| Data provided |
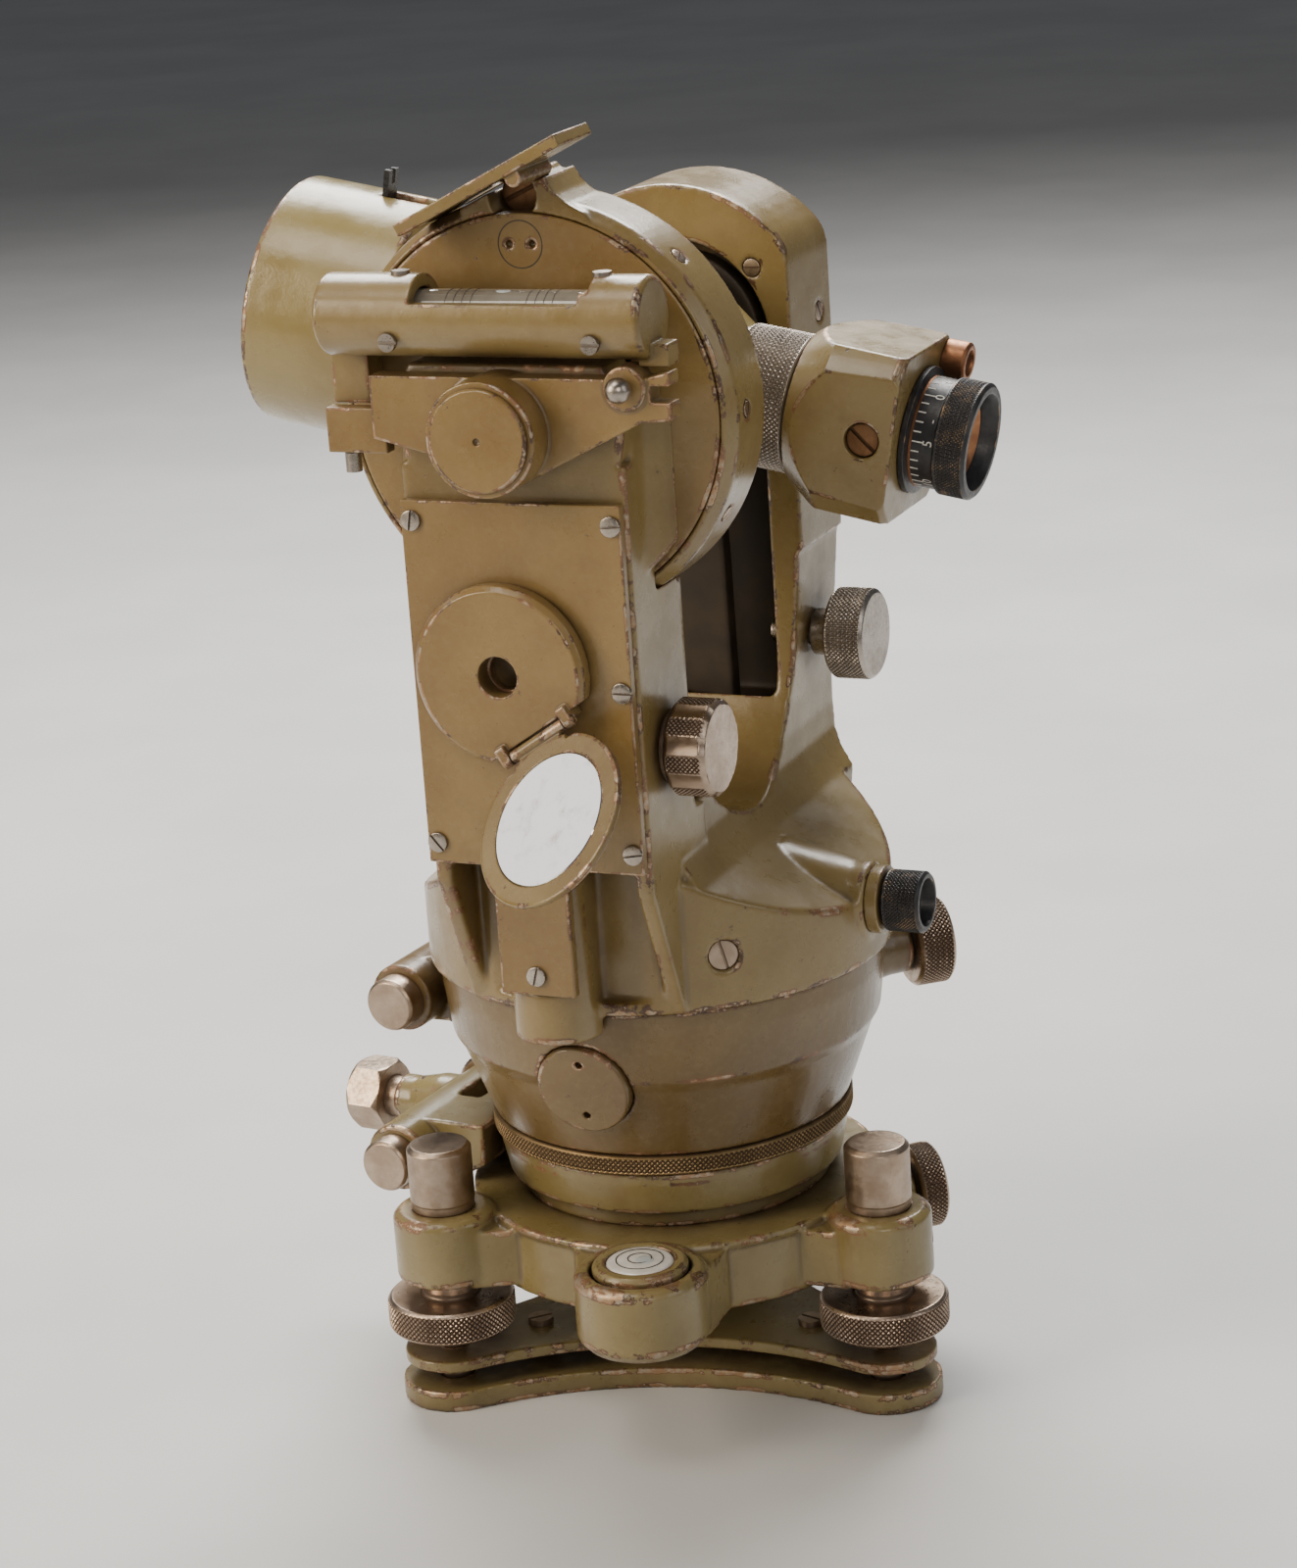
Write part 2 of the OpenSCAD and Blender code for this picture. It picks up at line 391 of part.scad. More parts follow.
module illumination_disc() color(olive) front(disc_c[0], -66.3, disc_c[2]) difference() {
  union() {
    difference() {
      rotate_extrude() polygon([[0, 0], [19.6, 0], [20.2, 0.6], [20.2, 3.6], [19, 4.8], [0, 4.8]]);
      rotate([0, 0, hinge_a]) translate([14.6, -30, -1]) cube([20, 60, 10]);
    }
    for (s = [-1, 1]) rotate([0, 0, hinge_a]) {
      translate([13, 9.1 * s - 1.2, 0]) cube([3.4, 2.4, 6.6]);
      translate([hinge_v, 9.1 * s + 1.2, 5.2]) rotate([90, 0, 0]) cylinder(r = 1.5, h = 2.4, $fn = 32);
    }
  }
  translate([0, 0, -1]) cylinder(r = 4.6, h = 10);
  rotate([0, 0, hinge_a]) translate([hinge_v, 12, 5.2]) rotate([90, 0, 0]) cylinder(r = 0.9, h = 24, $fn = 24);
}
module hinge_frame() front(disc_c[0], -66.3, disc_c[2]) rotate([0, 0, hinge_a]) translate([hinge_v, 0, 5.2]) children();
module mirror_flap() color(olive) hinge_frame() {
  translate([0, 7.6, 0]) rotate([90, 0, 0]) cylinder(r = 1.4, h = 15.2, $fn = 32);
  translate([0, 10.2, 0]) rotate([90, 0, 0]) cylinder(r = 0.7, h = 20.4, $fn = 24);
  rotate([0, -flap_open, 0]) difference() {
    union() {
      translate([21.4, 0, 0]) rotate_extrude() polygon([[0, -2.2], [18.8, -2.2], [20.2, -1.2], [20.2, 0], [19.6, 0.2], [0, 0.2]]);
      translate([0, -6, -1.4]) cube([8, 12, 1.5]);
    }
    translate([21.4, 0, -1.2]) cylinder(r = 15.6, h = 4);
    for (s = [-1, 1]) translate([-1, 9.1 * s - 1.6, -3]) cube([5, 3.2, 4]);
  }
}
module mirror_glass() color(glass) hinge_frame() rotate([0, -flap_open, 0]) translate([21.4, 0, -1.2]) beveled(15.55, 1.3, 0.3);
module reader_frame() translate([4.5, -62, 295]) rotate([0, -26.1, 0]) children();
module reader_plate() color(olive) difference() {
  reader_frame() difference() {
    union() {
      translate([-30.2, 0, 1.15]) cube([43.6, 17.8, 2.8]);
      translate([0, 17.2, 0]) rotate([90, 0, 0]) cylinder(r = 1.9, h = 16.6, $fn = 48);
    }
    translate([-27, 3, 0]) cube([23, 11.8, 1.95]);
  }
  front(0, -40, tz) cylinder(r = circle_r + 0.3, h = 12);
}
module reader_mirror() color(glass) reader_frame() translate([-26.9, 3.1, 1.25]) cube([22.8, 11.6, 0.7]);
module index_knob() color(nickel) right_of(28.4, -48, 168) {
  knob_shape(11.1, 10, 1.2);
  translate([0, 0, -1.7]) cylinder(r = 8.2, h = 1.8);
  translate([0, 0, -13]) cylinder(r = 3, h = 14, $fn = 48);
}

// ---------- level on the trunnion line ----------
module level_carrier() color(olive) difference() {
  union() {
    front(0, -63.8, tz) cylinder(r = 12.6, h = 14.2);
    translate([0, -64.6, 0]) rotate([90, 0, 0]) linear_extrude(5.6) polygon([[-29, 240.6], [-29, 254.4], [34, 254.4], [41, 256.2], [41, 245.8], [34, 245.2], [10, 233.4], [-10, 236]]);
    translate([31, -64.6, 252.6]) rotate([90, 0, 0]) cylinder(r = 4.8, h = 6.6);
    // left fork leg
    translate([-43, -64.6, 236]) cube([14.4, 3.8, 10]);
  }
  front(0, -60, tz) cylinder(r = 5.06, h = 16);
  translate([36.4, -72, 249.6]) cube([6, 10, 3.6]);
  translate([31, -80, 253]) rotate([-90, 0, 0]) cylinder(r = 2.9, h = 6, $fn = 48);
}
module pivot_cap() color(olive) front(0, -78.1, tz) difference() {
  rotate_extrude() polygon([[0, 0], [11.3, 0], [11.3, 0.8], [10.9, 1.3], [0, 1.3]]);
  translate([0, 0, 0.6]) cylinder(r = 0.8, h = 2, $fn = 24);
}
module level_tube() color(olive) difference() {
  union() {
    right_of(level_x0, level_y, level_z) rotate_extrude() polygon([[0, 0], [8.1, 0], [level_r, 0.8], [level_r, level_len - 0.8], [8.1, level_len], [0, level_len]]);
    translate([-42.6, -60.7, 246.2]) cube([9, 7, 20]);
    translate([33, -67, 256.5]) cube([6.8, 6, 5]);
  }
  right_of(level_x0 + 6, level_y, level_z) cylinder(r = 6.0, h = level_len - 12);
  for (x = [-22, 25]) {
    front(x, level_y - level_r + 0.7, level_z - 4.4) cylinder(r = 2, h = 3, $fn = 48);
    translate([x, level_y, level_z + level_r - 0.5]) cylinder(r = 2, h = 2, $fn = 48);
  }
  // window
  translate([-17, -80, level_z + 3.6]) rotate([0, 0, 0]) cube([39, 30, 10]);
  translate([-17, -80, level_z + 6]) rotate([0, 0, 0]) cube([41, 30, 10]);
}
module level_vial() color(glass) right_of(level_x0 + 7, level_y, level_z) beveled(5.6, level_len - 14, 0.6);
module level_screws() color(steel) {
  for (x = [-22, 25]) {
    front(x, level_y - level_r + 0.7, level_z - 4.4) slot_head(2, 1.3, 0.7);
    translate([x, level_y, level_z + level_r - 0.5]) cylinder(r = 2, h = 1.1, $fn = 48);
  }
  translate([31, -74.2, 253]) rotate([-90, 0, 0]) sphere(r = 2.8);
  translate([-38, -60.9 - 1.9, 231.6]) cylinder(r = 1.8, h = 4.3, $fn = 32);
}

// ---------- far side ----------
module far_cover() color(olive) front(0, 57.6, tz) rotate_extrude() polygon([[0, 0], [23.9, 0], [23.9, 3.4], [15, 3.6], [0, 3.6]]);
module elevation_knob() color(nickel) right_of(32.2, 43, 169.4) {
  knob_shape(11, 10, 1);
  translate([0, 0, -5]) cylinder(r = 5.6, h = 5.1);
  translate([0, 0, -16]) cylinder(r = 3, h = 17, $fn = 48);
}
module elevation_arm() color(olive) difference() {
  union() {
    front(0, 37.2, tz) cylinder(r = 21, h = 5);
    translate([0, 37.2, 0]) rotate([90, 0, 0]) linear_extrude(5) polygon([[-8, 230], [-5, 156], [9, 154], [8, 230]]);
  }
  front(0, 45, tz) cylinder(r = 9.4, h = 20);
}
module trunnion_axle() color(steel) {
  front(0, 53.4, tz) cylinder(r = 8.9, h = 30.7);
  front(0, -22.7, tz) cylinder(r = 8.9, h = 34.3);
}

// ---------- telescope ----------
module telescope_body() color(olive) difference() {
  union() {
    tele(-83.5) rotate_extrude() polygon([[0, 0], [hood_r - 0.5, 0], [hood_r, 0.5], [hood_r, 34], [26, 36.5], [26, 96], [15, 113], [15, 129.2], [0, 129.2]]);
    front(0, 29.4, tz) cylinder(r = 19, h = 58.8);
  }
  tele(-90) cylinder(r = 26.2, h = 32);
  tele(-60) cylinder(r = 22.6, h = 72);
  tele(-10) cylinder(r = 11, h = 60);
  // sight slot
  tele(-63) translate([-34, -2.6, 0]) cube([10, 5.2, 17]);
  front(0, 40, tz) cylinder(r = 8.9, h = 80);
}
module objective_lens() color(glass) tele(-63) rotate_extrude() polygon([[0, -1.6], [12, -1], [22, 0.4], [26.15, 0.4], [26.15, 3.8], [22, 5], [0, 5]]);
module focusing_ring() color(nickel) tele(30) rotate_extrude() polygon([[15.06, 0], [15.4, 0], [15.9, 0.5], [15.9, 14.4], [15.5, 14.8], [15.06, 14.8]]);
module focusing_lens() color(brass) tele(14) tube(10.95, 8, 16);
module eyepiece_block() color(olive) difference() {
  intersection() {
    tele(45.7) rotate_extrude() polygon([[0, 0], [17.4, 0], [23.4, 8.5], [24, 24.6], [23, 26], [0, 26]]);
    tele(45.7) translate([-18.9, -18.9, -1]) cube([37.8, 37.8, 30]);
  }
  tele(40) cylinder(r = 11.05, h = 40);
  tele(64.7) rotate([90, 0, 0]) translate([0, 0, 16.8]) cylinder(r = 4, h = 4, $fn = 48);
}
module eyepiece() color(black) tele(71.9) rotate_extrude()
  polygon([[5.5, -14], [10.9, -14], [10.9, 0], [14.4, 0], [14.4, 1.4], [12.4, 1.6], [12.4, 7.2], [13.2, 7.6], [13.2, 14.2], [12.6, 14.8], [10.4, 14.8], [9.4, 11], [5.5, 8]]);
module reading_eyepiece() color(brass) tele(71.7) translate([-13.4, 13.6, 0]) rotate_extrude() polygon([[0, 0], [4.6, 0], [4.6, 5], [4, 5.6], [0, 5.6]]);
module sight() color(steel) difference() {
  tele(-62.8) translate([-34.6, -2.4, 0]) cube([8.25, 4.8, 1.4]);
  tele(-64) translate([-36, -0.8, 0]) cube([4.6, 1.6, 4]);
}

base_plate();
spring_plate();
tribrach();
foot_bushes();
foot_screw_left();
foot_screw_right();
foot_screw_rear();
foot_caps();
base_screws();
circular_level_cup();
circular_level_vial();
lock_knob();
base_ring();
base_socket();
setting_ring();
clamp_bracket();
clamp_screw_hex();
lower_tangent_screw();
lower_tangent_spring();
lower_tangent_cap();
lower_housing();
limb_sleeve();
two_hole_cover();
horizontal_circle();
upper_clamp_knob();
upper_tangent_screw();
upper_tangent_spring();
upper_tangent_cap();
alidade_casting();
axis_spindle();
alidade_screws();
plummet_tube();
plummet_eyepiece();
circle_housing();
circle_cover();
vertical_circle();
near_panel();
illumination_disc();
mirror_flap();
mirror_glass();
reader_plate();
reader_mirror();
index_knob();
level_carrier();
pivot_cap();
level_tube();
level_vial();
level_screws();
far_cover();
elevation_knob();
elevation_arm();
trunnion_axle();
telescope_body();
objective_lens();
focusing_ring();
focusing_lens();
eyepiece_block();
eyepiece();
reading_eyepiece();
sight();
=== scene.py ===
import bpy, bmesh, json, math
import numpy as np
from mathutils import Matrix, Vector


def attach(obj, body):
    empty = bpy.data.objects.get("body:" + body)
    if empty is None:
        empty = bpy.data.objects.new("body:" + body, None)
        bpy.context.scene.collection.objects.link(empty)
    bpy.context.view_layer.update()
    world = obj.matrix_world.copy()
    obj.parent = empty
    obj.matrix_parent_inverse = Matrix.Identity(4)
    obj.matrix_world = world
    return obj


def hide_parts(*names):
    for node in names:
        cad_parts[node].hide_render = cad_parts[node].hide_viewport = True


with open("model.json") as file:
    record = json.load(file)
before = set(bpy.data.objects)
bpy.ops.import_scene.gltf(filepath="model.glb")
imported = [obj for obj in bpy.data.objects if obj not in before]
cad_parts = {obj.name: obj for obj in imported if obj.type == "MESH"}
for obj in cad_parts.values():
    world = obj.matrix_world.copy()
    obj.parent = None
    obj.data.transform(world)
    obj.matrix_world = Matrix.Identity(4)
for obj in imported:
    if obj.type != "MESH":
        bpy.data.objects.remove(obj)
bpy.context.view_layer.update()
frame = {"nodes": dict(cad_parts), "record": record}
NODES = frame["nodes"]
REC = frame["record"]
BODY_OF = {n: b for b, ns in REC["behaviour"]["bodies"].items() for n in ns}
JOINT = {j["name"]: j for j in REC["behaviour"]["joints"]}
MM = 0.001
TZ = 242.5
TILT = 10.5
LVL = -75.7
CLAMP = 173.6
KNOB = 39.8
FEET = (LVL - 60, LVL + 60, LVL + 180)


# ---------------------------------------------------------------- frames (millimetres in, metres out)
def T(x, y, z): return Matrix.Translation((x * MM, y * MM, z * MM))
def RX(a): return Matrix.Rotation(math.radians(a), 4, "X")
def RY(a): return Matrix.Rotation(math.radians(a), 4, "Y")
def RZ(a): return Matrix.Rotation(math.radians(a), 4, "Z")
def front(x, y, z): return T(x, y, z) @ RX(90)
def right_of(x, y, z): return T(x, y, z) @ RY(90)
def tele(s): return T(0, 0, TZ) @ RY(90 + TILT) @ T(0, 0, s)
def foot(a): return RZ(a) @ T(60, 0, 0)


# ---------------------------------------------------------------- materials
class Tree:
    def __init__(self, name):
        self.m = bpy.data.materials.new(name)
        self.m.use_nodes = True
        self.t = self.m.node_tree
        self.t.nodes.clear()
        self.out = self.n("ShaderNodeOutputMaterial")
        self.b = self.n("ShaderNodeBsdfPrincipled")
        self.l(self.b, "BSDF", self.out, "Surface")
        self.co = self.n("ShaderNodeTexCoord")

    def n(self, kind, **props):
        x = self.t.nodes.new(kind)
        for k, v in props.items():
            setattr(x, k, v)
        return x

    def l(self, a, ao, b, bi):
        self.t.links.new(a.outputs[ao] if not hasattr(a, "is_output") else a, b.inputs[bi])

    def link(self, sock, b, bi):
        self.t.links.new(sock, b.inputs[bi])

    def noise(self, scale, detail=3.0, rough=0.55, dist=0.0, stretch=None):
        x = self.n("ShaderNodeTexNoise")
        x.inputs["Scale"].default_value = scale
        x.inputs["Detail"].default_value = detail
        x.inputs["Roughness"].default_value = rough
        x.inputs["Distortion"].default_value = dist
        src = self.co.outputs["Object"]
        if stretch:
            mp = self.n("ShaderNodeMapping")
            mp.inputs["Scale"].default_value = stretch
            self.link(src, mp, "Vector")
            src = mp.outputs["Vector"]
        self.link(src, x, "Vector")
        return x.outputs["Fac"]

    def ramp(self, src, a, b, lo=0.0, hi=1.0):
        x = self.n("ShaderNodeMapRange")
        x.interpolation_type = "SMOOTHSTEP"
        x.inputs["From Min"].default_value = a
        x.inputs["From Max"].default_value = b
        x.inputs["To Min"].default_value = lo
        x.inputs["To Max"].default_value = hi
        self.link(src, x, "Value")
        return x.outputs["Result"]

    def math(self, op, a, b=None, c=None):
        x = self.n("ShaderNodeMath", operation=op)
        for i, v in enumerate((a, b, c)):
            if v is None:
                continue
            if isinstance(v, (int, float)):
                x.inputs[i].default_value = v
            else:
                self.t.links.new(v, x.inputs[i])
        return x.outputs[0]

    def mix(self, fac, a, b):
        x = self.n("ShaderNodeMix", data_type="RGBA")
        for key, v in (("A", a), ("B", b)):
            sock = [s for s in x.inputs if s.name == key and s.type == "RGBA"][0]
            if isinstance(v, tuple):
                sock.default_value = (*v, 1.0)
            else:
                self.t.links.new(v, sock)
        f = [s for s in x.inputs if s.name == "Factor" and s.type == "VALUE"][0]
        if isinstance(fac, (int, float)):
            f.default_value = fac
        else:
            self.t.links.new(fac, f)
        return [s for s in x.outputs if s.type == "RGBA"][0]

    def attr(self, name):
        x = self.n("ShaderNodeAttribute", attribute_name=name)
        return x.outputs["Fac"]

    def bump(self, h, strength, dist):
        x = self.n("ShaderNodeBump")
        x.inputs["Strength"].default_value = strength
        x.inputs["Distance"].default_value = dist
        self.link(h, x, "Height")
        return x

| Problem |
Of the lines above, extract only those from the line with "reader_plate();" to the line with "obj.parent = None", both included, exactly as written.

| Written solution |
reader_plate();
reader_mirror();
index_knob();
level_carrier();
pivot_cap();
level_tube();
level_vial();
level_screws();
far_cover();
elevation_knob();
elevation_arm();
trunnion_axle();
telescope_body();
objective_lens();
focusing_ring();
focusing_lens();
eyepiece_block();
eyepiece();
reading_eyepiece();
sight();
=== scene.py ===
import bpy, bmesh, json, math
import numpy as np
from mathutils import Matrix, Vector


def attach(obj, body):
    empty = bpy.data.objects.get("body:" + body)
    if empty is None:
        empty = bpy.data.objects.new("body:" + body, None)
        bpy.context.scene.collection.objects.link(empty)
    bpy.context.view_layer.update()
    world = obj.matrix_world.copy()
    obj.parent = empty
    obj.matrix_parent_inverse = Matrix.Identity(4)
    obj.matrix_world = world
    return obj


def hide_parts(*names):
    for node in names:
        cad_parts[node].hide_render = cad_parts[node].hide_viewport = True


with open("model.json") as file:
    record = json.load(file)
before = set(bpy.data.objects)
bpy.ops.import_scene.gltf(filepath="model.glb")
imported = [obj for obj in bpy.data.objects if obj not in before]
cad_parts = {obj.name: obj for obj in imported if obj.type == "MESH"}
for obj in cad_parts.values():
    world = obj.matrix_world.copy()
    obj.parent = None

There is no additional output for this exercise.